Daily Beast Company, LLC
Digital First Media, LLC
Digital Media Law Project, Berkman Center for Internet & Society – Harvard University
Digital Rights Ireland
Electronic Frontier Finland
Estonian Newspapers Assocation (Eesti Ajalehtede Liit)
EURALO (ICANN’s European At-Large Organization)
European Digital Rights (EDRi)
European Information Society Institute (EISi)
European Magazine Media Association
European Media Platform
European Newspaper Publishers’ Association (ENPA)

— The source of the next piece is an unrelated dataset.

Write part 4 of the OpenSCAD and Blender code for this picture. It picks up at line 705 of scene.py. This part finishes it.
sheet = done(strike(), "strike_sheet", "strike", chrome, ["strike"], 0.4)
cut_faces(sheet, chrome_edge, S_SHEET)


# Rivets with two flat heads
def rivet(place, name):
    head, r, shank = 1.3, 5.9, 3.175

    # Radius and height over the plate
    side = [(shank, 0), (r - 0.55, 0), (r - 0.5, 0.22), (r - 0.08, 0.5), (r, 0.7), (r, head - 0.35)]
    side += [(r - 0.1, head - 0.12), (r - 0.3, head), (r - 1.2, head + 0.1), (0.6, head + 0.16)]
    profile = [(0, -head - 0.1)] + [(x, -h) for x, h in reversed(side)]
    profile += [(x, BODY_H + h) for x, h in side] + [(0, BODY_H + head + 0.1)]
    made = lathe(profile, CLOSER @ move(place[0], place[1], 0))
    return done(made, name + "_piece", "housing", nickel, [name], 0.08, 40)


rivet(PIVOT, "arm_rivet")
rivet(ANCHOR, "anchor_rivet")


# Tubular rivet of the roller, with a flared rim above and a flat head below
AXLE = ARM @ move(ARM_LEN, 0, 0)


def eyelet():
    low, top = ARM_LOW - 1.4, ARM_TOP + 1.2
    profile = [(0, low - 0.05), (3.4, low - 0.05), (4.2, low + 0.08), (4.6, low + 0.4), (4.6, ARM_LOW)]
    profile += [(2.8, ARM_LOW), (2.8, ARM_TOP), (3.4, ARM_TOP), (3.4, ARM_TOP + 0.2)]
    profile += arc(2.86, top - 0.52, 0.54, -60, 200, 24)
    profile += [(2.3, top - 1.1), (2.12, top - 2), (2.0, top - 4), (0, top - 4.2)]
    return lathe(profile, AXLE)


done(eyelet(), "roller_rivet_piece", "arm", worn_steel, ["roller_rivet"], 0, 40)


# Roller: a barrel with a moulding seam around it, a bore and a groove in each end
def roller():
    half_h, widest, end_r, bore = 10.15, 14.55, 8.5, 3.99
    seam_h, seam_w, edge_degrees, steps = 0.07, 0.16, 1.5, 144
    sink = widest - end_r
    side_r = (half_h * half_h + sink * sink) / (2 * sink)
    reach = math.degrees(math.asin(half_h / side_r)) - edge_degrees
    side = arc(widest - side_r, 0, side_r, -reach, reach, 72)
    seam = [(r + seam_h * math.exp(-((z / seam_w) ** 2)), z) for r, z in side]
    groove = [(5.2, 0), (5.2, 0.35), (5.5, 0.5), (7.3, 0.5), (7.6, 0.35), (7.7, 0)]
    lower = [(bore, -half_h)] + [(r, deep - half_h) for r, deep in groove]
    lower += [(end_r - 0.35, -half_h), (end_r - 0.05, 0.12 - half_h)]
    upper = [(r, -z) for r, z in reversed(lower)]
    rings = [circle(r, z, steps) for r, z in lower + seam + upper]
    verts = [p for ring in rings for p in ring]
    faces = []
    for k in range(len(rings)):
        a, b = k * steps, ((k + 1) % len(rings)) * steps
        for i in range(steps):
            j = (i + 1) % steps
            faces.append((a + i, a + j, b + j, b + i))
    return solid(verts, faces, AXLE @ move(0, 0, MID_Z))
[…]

European Publishers Council
Federatie van periodieke pers, the Ppress
Global Voices Advocacy
Guardian News & Media Limited
Human Rights Center, Ghent University
Hungarian Civil Liberties Union
iMinds-KU Leuven, Interdisciplinary Centre for Law and ICT
Index on Censorship
International Press Institute
Internet Democracy Project
La Quadrature du Net
Lithuanian Online Media Association
Mass Media Defence Center
Media Foundation Leipzig
Media Law Resource Center
Media Legal Defence Initiative
National Press Photographers Association
National Public Radio
Nederlands Genootschap van Hoofdredacteuren
Nederlands Uitgeversverbond (NUV)
Nederlandse Vereniging van Journalisten
Net Users’ Rights Protection Association
Newspaper Association of America
North Jersey Media Group, Inc
Online News Association
Open Media Coalition – Italy
Open Rights Group
Raad voor de Journalistiek
Radio Television Digital News Association
Raycom Media, Inc.
Reporters Committee for Freedom of the Press
Sanoma Media Netherlands B.V.
Telegraaf Media Groep NV
The New York Times Company
Vlaamse Vereniging van Journalisten
World Association of Newspapers and News Publishers
 The CJEU has ruled, with reference inter alia to Article 10 ECHR, that an Internet service provider cannot be required to install a system filtering (scanning) all electronic communication passing through its services as this would amount to a preventive measure and a disproportionate interference with its users’ freedom of expression and information. See Scarlet v. Sabam, Case C-70/10, Judgment of 24 November 2011; and Netlog v. Sabam, Case C-360/10, Judgment of 16 February 2012.